When people leave their home countries, they take their language, their culture and their customes with them. Because of this, words and language varieties are often preserved that underwent changes in the countries of their origin.
This is partly what happened to ‘soccer’, but it is not the whole story. Games played with balls have a very long history and every present day game went through various changes thoughout its existence.
In the mid to late 19th century, players of sports like cricket, baseball, football, rugby, started setting rules in writing, standardizing how the games were to be played.
In England, rugby also began as a football game. Some time in 1823, as documented, a player named William Webb Ellis, picked the ball up and ran over the goal line instead of kicking the ball across. This move changed the game forever. While observers didn’t know what to think at first, they eventually agreed that it was a good idea. Because the game was played at the Rugby School (in Rugby) it became known as rugby football, later shortened to rugby. Hence the game got its name from the town of its origin.
Modern soccer was born in 1863, when representatives from several English schools and clubs got together to standardize a single set of rules for their matches. They called their new organization the Football Association, and their version of the game became known as “Association Football.” The word association was used to distinguish their specific sport from other popular games of the day such as “rugby football”.
The word soccer comes from a slang abbreviation of the word association, which British players of the day adapted as “assoc,” “assoccer” and eventually soccer or soccer football. (The habit of adding –er to nicknames in British vernacular is frequently attributed to Oxford students of that period, and can be found in other sporting slang such as “rugger” for rugby.) The parallel names soccer and football (or the combined soccer football) were used more or less interchangeably to refer to association football until well into the 20th century, at which point football emerged as the dominant name in most parts of the world.

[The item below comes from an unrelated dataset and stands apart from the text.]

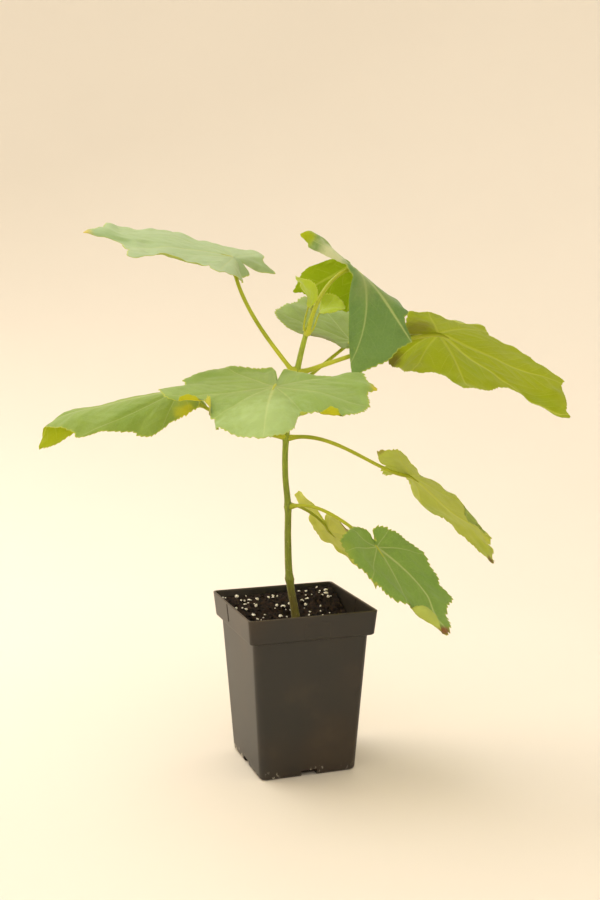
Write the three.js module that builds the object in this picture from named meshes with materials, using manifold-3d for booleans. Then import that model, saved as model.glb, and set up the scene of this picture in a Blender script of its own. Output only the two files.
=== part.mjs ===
// A young paulownia in a square nursery pot. Millimetres, +Z up. The origin is the middle of the pot's flat
// underside, and the pot's sides lie along X and Y.

import * as THREE from 'three';
import { mergeVertices } from 'three/addons/utils/BufferGeometryUtils.js';
import Module from 'manifold-3d';

const wasm = await Module();
wasm.setup();

// Room left between two pieces that touch, and the distance within which two points are one.
const gap = 0.3;
const weld = 1e-5;

// Pot: a thin tapered square wall under a deeper, wider rim band.
const pot = {
  height: 128, baseWidth: 76.8, shoulderWidth: 91.4, wall: 1.6, floor: 2.4, corner: 5.2,
  rimHeight: 19.4, rimBottomWidth: 98.2, rimTopWidth: 102, rimCorner: 3.2, rimRound: 1, lip: 0.5,
  footRound: 2.4, cornerSteps: 5,
};
// A drain notch stands in the middle of each bottom edge, and a short groove runs down two sides of the
// rim.
const notch = { width: 13, height: 4.6, depth: 8 };
const groove = { width: 2.6, low: 113, high: 126.6, depth: 0.8, offset: 9 };

// Soil: low in front of the stem and heaped against the back wall, most in its right corner.
const soil = {
  front: 112.5, rise: 10, riseFrom: -2, riseLength: 44, heap: 3, heapX: 40, heapY: 42, heapSpread: 14,
  level: 113, levelRadius: 9, rings: 6,
};

// Stem: its axis and radius by height. It leans and sways a little, and swells at each pair of leaves.
const stem = {
  sides: 12, steps: 44, swell: 0.22, swellLength: 3.2,
  joints: [145, 202, 255, 294, 306, 339],
  axis: [
    { z: 113.3, x: 2.2, radius: 3.7 }, { z: 119, x: 1.4, radius: 3.2 }, { z: 145, x: -2.5, radius: 3 },
    { z: 178, x: -3.7, radius: 2.7 }, { z: 202, x: -3.6, radius: 2.6 }, { z: 226, x: -5.5, radius: 2.3 },
    { z: 255, x: -4.9, radius: 2.3 }, { z: 280, x: -1.3, radius: 2.3 }, { z: 306, x: 3, radius: 2.3 },
    { z: 326, x: 7.3, radius: 2.1 }, { z: 341, x: 11.2, radius: 1.8 }, { z: 350, x: 13.6, radius: 1.4 },
  ],
  forward: 0.35,
};
const bud = { height: 10, radius: 1.6, belly: 0.35, sides: 10, steps: 7 };

// Leaf and petiole meshes.
const bladeRings = 5;
const bladeStep = 11;
const ribSteps = 16;
const foldLength = 8;
const thicknessShare = 0.0125;
const petioleSides = 8;
const petioleSteps = 14;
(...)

According to research soccer football entered the US during the 1850s with New Orleans’ Scottish, Irish, German and Italian immigrants. The earliest known organized soccer football game was played in 1866 in Waukesha, Wisconsin. However, the American variety of rugby football had already taken hold at eastern universities such as Harvard, Princeton and Yale and eventually became the primary sports at most schools.
Nationally, soccer football became more popular in the US long after the American version of ‘rugby football’ had already been well established under the name ‘American Football’, distinguishing it from other rugby football varieties as played in the UK or Australia. Thus, the name ‘soccer’ for association football survived mainly in the US and (parts of) Canada.